According to Israeli official and others familiar with Israeli diplomacy, Cohen, who was part of the recent delegation that met with Assad, has served as a “conduit” for Peres in back-door dealings with Palestinians and other Arabs.

Cohen dismisses this account, which is widely accepted.

Smerling said Syria is now involved in a slow, incremental process of coming to terms with Israel.

He said Syria’s decision to welcome the Project Nishma delegation as an organization and not as individuals represents one step in this process.

The earlier group from Americans for Peace Now received visas only as individuals.

“It is a distinction that is very meaningful to the Syrians,” said Smerling, who said the Syrian government considered his group’s visa request for more than a year.

Another partial gesture from Syria came earlier this month, when it granted a visa to David Makovsky, a reporter from the Jerusalem Post who also writes for U.S. News and World Report.
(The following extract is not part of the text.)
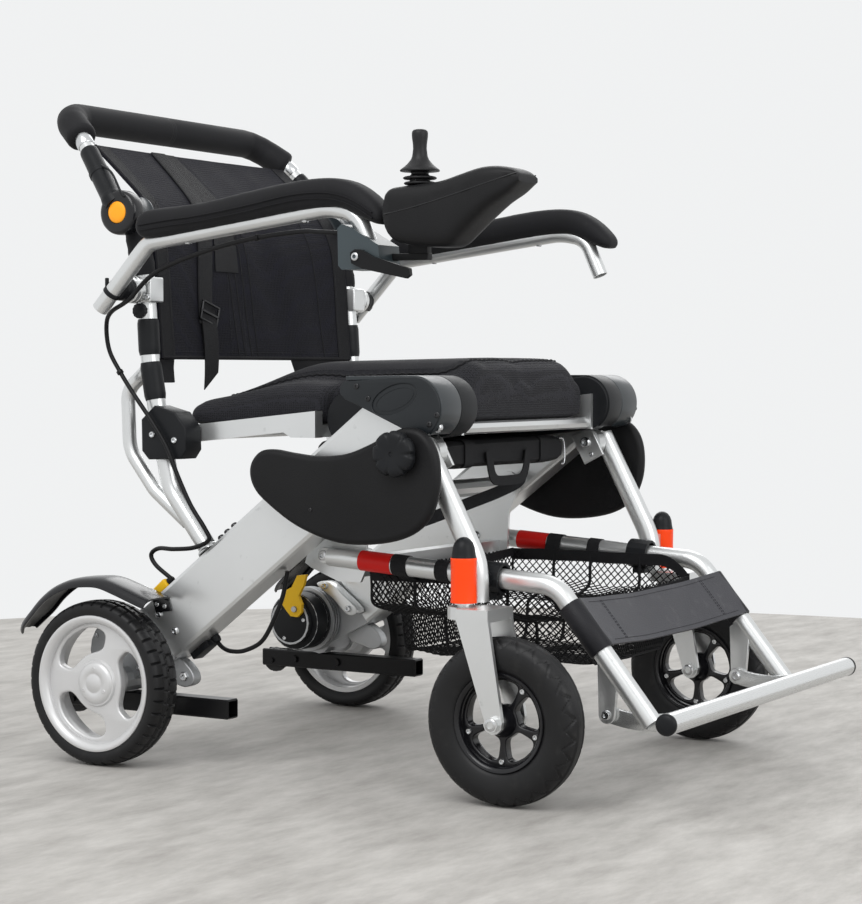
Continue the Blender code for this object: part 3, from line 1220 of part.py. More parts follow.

While he officially went on behalf of the weekly American magazine, he said the Syrians understood and agreed that he would write about the trip for the Post, as well as a Hebrew newspaper, after he returned to Israel.

Makovsky said Syrian Foreign Ministry officials told him that “they had had a whole discussion as to whether I constitute a confidence-building measure,” said Makovsky. “They decided I wasn’t, because I traveled on an American passport.”

(JTA correspondent Matthew Dorf in Washington contributed to this report.)